_EXERCISE INSTRUCTIONS_. Scan the material for the word "FreeCAD", and copy each line where it shows up.

Data extracted from a collection
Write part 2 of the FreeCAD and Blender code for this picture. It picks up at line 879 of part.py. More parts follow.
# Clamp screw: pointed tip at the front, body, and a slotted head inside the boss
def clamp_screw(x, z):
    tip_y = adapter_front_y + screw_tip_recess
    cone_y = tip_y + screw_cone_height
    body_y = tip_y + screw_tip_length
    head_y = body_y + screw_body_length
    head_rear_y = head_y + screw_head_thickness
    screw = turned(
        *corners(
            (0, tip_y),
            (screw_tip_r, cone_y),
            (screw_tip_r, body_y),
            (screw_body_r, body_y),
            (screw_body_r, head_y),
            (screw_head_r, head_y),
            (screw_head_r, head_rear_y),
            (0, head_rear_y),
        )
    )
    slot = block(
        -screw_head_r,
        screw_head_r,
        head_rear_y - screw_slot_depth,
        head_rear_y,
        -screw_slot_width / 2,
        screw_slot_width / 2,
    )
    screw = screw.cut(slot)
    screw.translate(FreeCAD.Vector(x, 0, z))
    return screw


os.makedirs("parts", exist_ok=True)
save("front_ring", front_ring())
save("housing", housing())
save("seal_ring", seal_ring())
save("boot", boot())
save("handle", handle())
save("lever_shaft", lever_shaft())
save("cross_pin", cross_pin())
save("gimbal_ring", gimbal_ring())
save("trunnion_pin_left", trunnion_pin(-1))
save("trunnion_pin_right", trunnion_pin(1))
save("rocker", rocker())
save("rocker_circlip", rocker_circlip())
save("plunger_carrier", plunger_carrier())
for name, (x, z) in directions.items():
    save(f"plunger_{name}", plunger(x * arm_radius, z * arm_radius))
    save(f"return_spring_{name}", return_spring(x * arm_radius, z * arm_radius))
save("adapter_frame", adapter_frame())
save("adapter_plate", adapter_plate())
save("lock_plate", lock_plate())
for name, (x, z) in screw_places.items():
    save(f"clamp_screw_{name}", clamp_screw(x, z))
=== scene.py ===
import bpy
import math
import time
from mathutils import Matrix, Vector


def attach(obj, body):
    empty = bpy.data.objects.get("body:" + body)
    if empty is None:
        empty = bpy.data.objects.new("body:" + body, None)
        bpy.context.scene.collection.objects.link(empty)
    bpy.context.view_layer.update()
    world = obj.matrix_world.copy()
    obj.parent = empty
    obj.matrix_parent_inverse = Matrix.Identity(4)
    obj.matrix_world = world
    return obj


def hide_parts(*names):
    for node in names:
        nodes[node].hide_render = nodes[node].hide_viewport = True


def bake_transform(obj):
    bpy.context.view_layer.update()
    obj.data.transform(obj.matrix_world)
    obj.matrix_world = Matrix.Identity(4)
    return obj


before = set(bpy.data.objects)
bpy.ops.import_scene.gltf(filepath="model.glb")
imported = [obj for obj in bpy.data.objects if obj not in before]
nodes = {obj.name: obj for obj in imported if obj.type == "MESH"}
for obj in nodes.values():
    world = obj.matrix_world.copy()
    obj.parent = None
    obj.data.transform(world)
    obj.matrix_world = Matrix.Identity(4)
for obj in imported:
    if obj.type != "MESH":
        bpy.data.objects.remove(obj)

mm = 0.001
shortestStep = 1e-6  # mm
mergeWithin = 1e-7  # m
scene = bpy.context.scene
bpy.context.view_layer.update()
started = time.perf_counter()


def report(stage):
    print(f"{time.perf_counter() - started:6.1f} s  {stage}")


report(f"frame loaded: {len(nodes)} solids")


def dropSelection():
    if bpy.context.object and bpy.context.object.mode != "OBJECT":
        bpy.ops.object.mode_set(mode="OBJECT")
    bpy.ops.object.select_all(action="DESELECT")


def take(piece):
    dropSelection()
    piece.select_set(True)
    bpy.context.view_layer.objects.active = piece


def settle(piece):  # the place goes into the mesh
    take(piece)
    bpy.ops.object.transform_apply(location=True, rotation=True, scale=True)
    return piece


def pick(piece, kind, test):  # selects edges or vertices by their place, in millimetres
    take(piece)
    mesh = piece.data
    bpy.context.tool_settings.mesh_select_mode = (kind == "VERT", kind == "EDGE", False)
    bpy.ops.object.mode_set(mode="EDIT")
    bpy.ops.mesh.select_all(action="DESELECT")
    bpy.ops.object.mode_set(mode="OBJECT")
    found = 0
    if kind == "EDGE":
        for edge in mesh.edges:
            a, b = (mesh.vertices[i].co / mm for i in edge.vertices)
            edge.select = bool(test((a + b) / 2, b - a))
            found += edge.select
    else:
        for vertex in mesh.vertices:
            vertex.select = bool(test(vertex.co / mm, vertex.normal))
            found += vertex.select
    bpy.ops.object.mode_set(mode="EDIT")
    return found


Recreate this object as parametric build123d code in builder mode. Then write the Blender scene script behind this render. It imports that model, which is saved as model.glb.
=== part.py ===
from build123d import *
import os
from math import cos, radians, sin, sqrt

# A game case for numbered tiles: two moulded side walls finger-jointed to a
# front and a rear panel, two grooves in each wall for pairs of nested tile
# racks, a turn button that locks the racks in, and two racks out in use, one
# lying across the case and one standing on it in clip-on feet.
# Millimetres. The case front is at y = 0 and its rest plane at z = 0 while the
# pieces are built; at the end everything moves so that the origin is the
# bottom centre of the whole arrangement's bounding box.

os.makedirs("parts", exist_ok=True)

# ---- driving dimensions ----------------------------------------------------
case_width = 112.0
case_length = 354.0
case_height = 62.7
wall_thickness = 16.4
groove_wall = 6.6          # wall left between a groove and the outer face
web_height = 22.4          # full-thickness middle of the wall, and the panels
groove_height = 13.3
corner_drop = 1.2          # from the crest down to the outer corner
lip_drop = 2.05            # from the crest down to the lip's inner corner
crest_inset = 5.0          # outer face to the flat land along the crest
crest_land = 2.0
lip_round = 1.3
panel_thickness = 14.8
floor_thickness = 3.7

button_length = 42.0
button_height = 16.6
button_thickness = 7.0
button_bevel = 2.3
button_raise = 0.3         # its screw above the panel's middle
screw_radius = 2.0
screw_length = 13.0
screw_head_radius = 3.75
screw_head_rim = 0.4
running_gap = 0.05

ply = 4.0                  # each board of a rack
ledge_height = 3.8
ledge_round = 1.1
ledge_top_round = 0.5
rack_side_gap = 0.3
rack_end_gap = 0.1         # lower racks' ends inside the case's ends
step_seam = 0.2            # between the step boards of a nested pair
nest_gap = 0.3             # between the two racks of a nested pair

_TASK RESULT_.
Write part 2 of the FreeCAD and Blender code for this picture. It picks up at line 879 of part.py. More parts follow.
    screw.translate(FreeCAD.Vector(x, 0, z))